Well, yes, there is a kind of hermeneutics. I shouldn't correct Pl-Wn 396,
by means of other versions of other versions, as a whole. Some corrections
are obvious (letters on wrong lines, missing letters). Others are not so
obvious (ornaments, rhythm).

 I thought about commas from e.g. 1st half: bar 4 on beat 1, bar 7 on beats
2 and
 4 are not the same as bar 6 on beats 2 and 4, bar 7 on beats 1 (look like
half-
 moons) - there are not single coincedences. Both wrote from the right side
of
 letter. I suppose that scribe intentionally wrote sometimes a bigger
commas
 (like half-moons) and sometimes smaller ornament. And I meant that smaller
 comma could be a mordent and bigger comma could be an appogiatura. Let me
 know if I think incorrectly and if these differentes are only slip of the
pen.

By half-moon I meant to denote a curve below a letter, not a comma on the
right of a letter. And, no, different sizes of commas do not signify
different ornaments IMO. A comma is a comma, be it broad or slim. BTW the
differences between the commas that you mention amount to hundredths of
miliimetres. 

Another cup of tea is whether you execute a comma as an appoggiatura or as a
trill (starting on the main note or on the upper auxiliary note). I think
that depends on when you think the piece was composed. Trills starting on
the main note are fine with me in pieces earlier than, say, 1630.

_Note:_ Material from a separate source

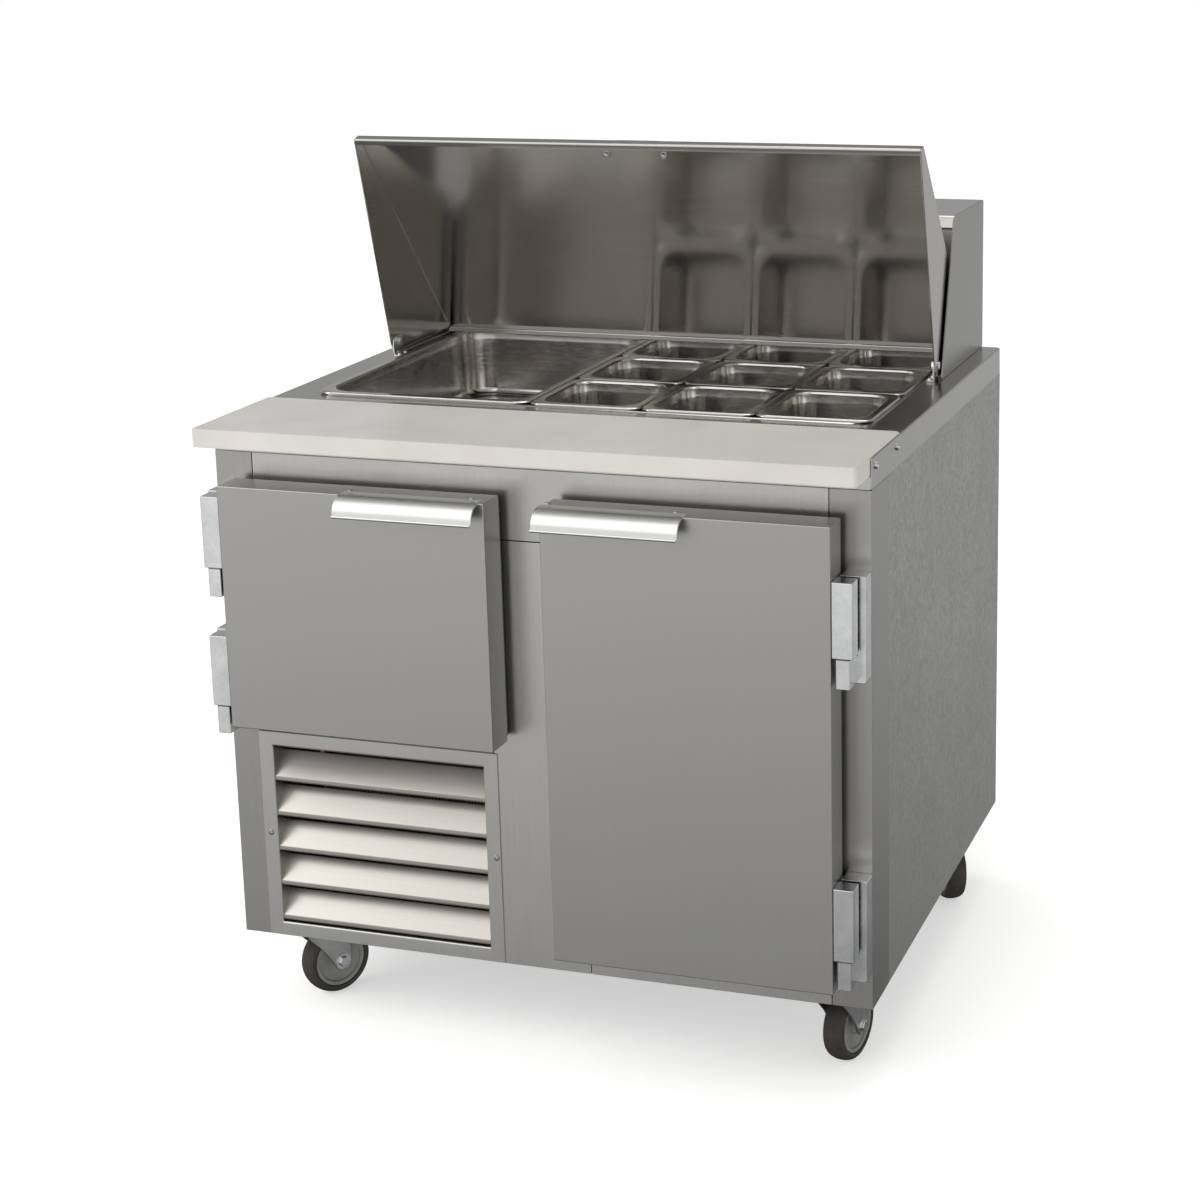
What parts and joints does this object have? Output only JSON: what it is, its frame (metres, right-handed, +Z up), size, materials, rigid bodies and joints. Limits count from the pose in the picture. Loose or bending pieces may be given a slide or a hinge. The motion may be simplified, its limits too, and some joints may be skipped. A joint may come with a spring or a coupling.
{
  "type": "sandwich prep table",
  "caption": "Refrigerated stainless prep table on swivel casters with a pan well, cutting board, tilting wedge lid, rear hood and hinged doors.",
  "frame": {"origin": "on the floor under the centre of the table's outer box", "axes": "+Z up, +X to the right of the person who works at the table, +Y to the rear"},
  "size_m": [0.914, 0.858, 1.2042],
  "materials": {
    "satin_steel": "satin brushed stainless sheet",
    "door_steel": "fine satin stainless sheet",
    "side_skin": "matt galvanised and rolled skin",
    "polished_steel": "polished drawn stainless",
    "bright_metal": "bright plated steel",
    "aluminium": "satin anodised aluminium",
    "board_plastic": "planed white polyethylene",
    "liner": "rolled aluminium liner",
    "gasket_rubber": "soft extruded vinyl",
    "zinc": "zinc plated pressed steel",
    "wheel_rubber": "moulded rubber tread on a grey hub",
    "black_steel": "black stoved enamel",
    "coil": "thin fins on copper tube",
    "dark_plastic": "moulded dark plastic"
  },
  "bodies": {
    "cabinet": {"front_frame": "satin_steel", "left_side_panel": "side_skin", "right_side_panel": "side_skin", "rear_panel": "side_skin", "power_inlet": "dark_plastic", "floor_panel": "liner", "machine_bay_liner": "liner", "worktop": "satin_steel", "pan_well": "liner", "pan_adapter_bars": "satin_steel", "full_pan": "polished_steel", "cutting_board": "board_plastic", "rear_hood": "satin_steel", "left_lid_bracket": "bright_metal", "right_lid_bracket": "bright_metal", "left_upper_hinge_foot": "bright_metal", "left_lower_hinge_foot": "bright_metal", "right_upper_hinge_foot": "bright_metal", "right_lower_hinge_foot": "bright_metal", "louver_panel": "aluminium", "condensing_unit_base": "satin_steel", "condenser_coil": "coil", "compressor": "black_steel", "evaporator_coil": "coil", "shelf": "zinc", "sixth_pan_3_1": "polished_steel", "sixth_pan_3_2": "polished_steel", "sixth_pan_3_3": "polished_steel", "front_left_caster_plate": "zinc", "front_right_caster_plate": "zinc", "rear_left_caster_plate": "zinc", "rear_right_caster_plate": "zinc"},
    "lid": {"lid": "polished_steel", "lid_handle": "bright_metal"},
    "left_door": {"left_door": "door_steel", "left_door_gasket": "gasket_rubber", "left_door_handle": "aluminium", "left_upper_hinge_door_block": "bright_metal", "left_lower_hinge_door_block": "bright_metal"},
    "right_door": {"right_door": "door_steel", "right_door_gasket": "gasket_rubber", "right_door_handle": "aluminium", "right_upper_hinge_door_block": "bright_metal", "right_lower_hinge_door_block": "bright_metal"},
    "sixth_pan_1_1": {"sixth_pan_1_1": "polished_steel"},
    "sixth_pan_1_2": {"sixth_pan_1_2": "polished_steel"},
    "sixth_pan_1_3": {"sixth_pan_1_3": "polished_steel"},
    "sixth_pan_2_1": {"sixth_pan_2_1": "polished_steel"},
    "sixth_pan_2_2": {"sixth_pan_2_2": "polished_steel"},
    "sixth_pan_2_3": {"sixth_pan_2_3": "polished_steel"},
    "front_left_swivel": {"front_left_caster_fork": "zinc"},
    "front_left_wheel": {"front_left_caster_wheel": "wheel_rubber"},
    "front_right_swivel": {"front_right_caster_fork": "zinc"},
    "front_right_wheel": {"front_right_caster_wheel": "wheel_rubber"},
    "rear_left_swivel": {"rear_left_caster_fork": "zinc"},
    "rear_left_wheel": {"rear_left_caster_wheel": "wheel_rubber"},
    "rear_right_swivel": {"rear_right_caster_fork": "zinc"},
    "rear_right_wheel": {"rear_right_caster_wheel": "wheel_rubber"},
    "condenser_fan": {"condenser_fan": "dark_plastic"},
    "evaporator_fan": {"evaporator_fan": "dark_plastic"}
  },
  "joints": [
    {"name": "lid_hinge", "type": "hinge", "parent": "cabinet", "child": "lid", "pos_m": [0, 0.156, 0.883], "axis": [-1, 0, 0], "range_deg": [-75, 0]},
    {"name": "left_door_hinge", "type": "hinge", "parent": "cabinet", "child": "left_door", "pos_m": [-0.43475, -0.389, 0.452], "axis": [0, 0, -1], "range_deg": [0, 110]},
    {"name": "right_door_hinge", "type": "hinge", "parent": "cabinet", "child": "right_door", "pos_m": [0.43475, -0.389, 0.17], "axis": [0, 0, 1], "range_deg": [0, 110]},
    {"name": "sixth_pan_1_1_lift", "type": "slide", "parent": "cabinet", "child": "sixth_pan_1_1", "axis": [0, 0, 1], "range_m": [0, 0.13]},
    {"name": "sixth_pan_1_2_lift", "type": "slide", "parent": "cabinet", "child": "sixth_pan_1_2", "axis": [0, 0, 1], "range_m": [0, 0.13]},
    {"name": "sixth_pan_1_3_lift", "type": "slide", "parent": "cabinet", "child": "sixth_pan_1_3", "axis": [0, 0, 1], "range_m": [0, 0.13]},
    {"name": "sixth_pan_2_1_lift", "type": "slide", "parent": "cabinet", "child": "sixth_pan_2_1", "axis": [0, 0, 1], "range_m": [0, 0.13]},
    {"name": "sixth_pan_2_2_lift", "type": "slide", "parent": "cabinet", "child": "sixth_pan_2_2", "axis": [0, 0, 1], "range_m": [0, 0.13]},
    {"name": "sixth_pan_2_3_lift", "type": "slide", "parent": "cabinet", "child": "sixth_pan_2_3", "axis": [0, 0, 1], "range_m": [0, 0.13]},
    {"name": "front_left_caster_swivel", "type": "hinge", "parent": "cabinet", "child": "front_left_swivel", "pos_m": [-0.389, -0.264, 0.1], "axis": [0, 0, 1], "continuous": true},
    {"name": "front_left_wheel_spin", "type": "hinge", "parent": "front_left_swivel", "child": "front_left_wheel", "pos_m": [-0.3731, -0.23856, 0.051], "axis": [0.848, -0.5299, 0], "continuous": true},
    {"name": "front_right_caster_swivel", "type": "hinge", "parent": "cabinet", "child": "front_right_swivel", "pos_m": [0.389, -0.264, 0.1], "axis": [0, 0, 1], "continuous": true},
    {"name": "front_right_wheel_spin", "type": "hinge", "parent": "front_right_swivel", "child": "front_right_wheel", "pos_m": [0.39524, -0.23466, 0.051], "axis": [0.9781, -0.2079, 0], "continuous": true},
    {"name": "rear_left_caster_swivel", "type": "hinge", "parent": "cabinet", "child": "rear_left_swivel", "pos_m": [-0.389, 0.354, 0.1], "axis": [0, 0, 1], "continuous": true},
    {"name": "rear_left_wheel_spin", "type": "hinge", "parent": "rear_left_swivel", "child": "rear_left_wheel", "pos_m": [-0.39926, 0.32581, 0.051], "axis": [-0.9397, 0.342, 0], "continuous": true},
    {"name": "rear_right_caster_swivel", "type": "hinge", "parent": "cabinet", "child": "rear_right_swivel", "pos_m": [0.389, 0.354, 0.1], "axis": [0, 0, 1], "continuous": true},
    {"name": "rear_right_wheel_spin", "type": "hinge", "parent": "rear_right_swivel", "child": "rear_right_wheel", "pos_m": [0.404, 0.32802, 0.051], "axis": [-0.866, -0.5, 0], "continuous": true},
    {"name": "condenser_fan_spin", "type": "hinge", "parent": "cabinet", "child": "condenser_fan", "pos_m": [-0.2355, -0.149, 0.28], "axis": [0, 1, 0], "continuous": true},
    {"name": "evaporator_fan_spin", "type": "hinge", "parent": "cabinet", "child": "evaporator_fan", "pos_m": [-0.22, 0.291, 0.61], "axis": [0, 1, 0], "continuous": true}
  ]
}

 One more important things in example from Schaffgotsch's manuscript are
 points situated near the letters. I suppose there are mean a fingering to
left
 hand.

Yes, definitely.

 A scribe wrote fingering in difficult places to execute what we can't find
in
 examples from e.g. A-Wn17706 (only singly points),

Well,the tombeau in Wn 396 is fingered througout. As opposed to that, single
dots in Vienna 17706 refer to the index of the right hand.

 So we could see that this
 fingering is useful and probable was wrote by scribe who knew which
fingering is
 necessary to catch an unbroken cantabile and how to play more comfortable.

Let me put it this way: Fingerings make clear the way scribes understood
their phrasings. Not necessarily cantabile or comfortable.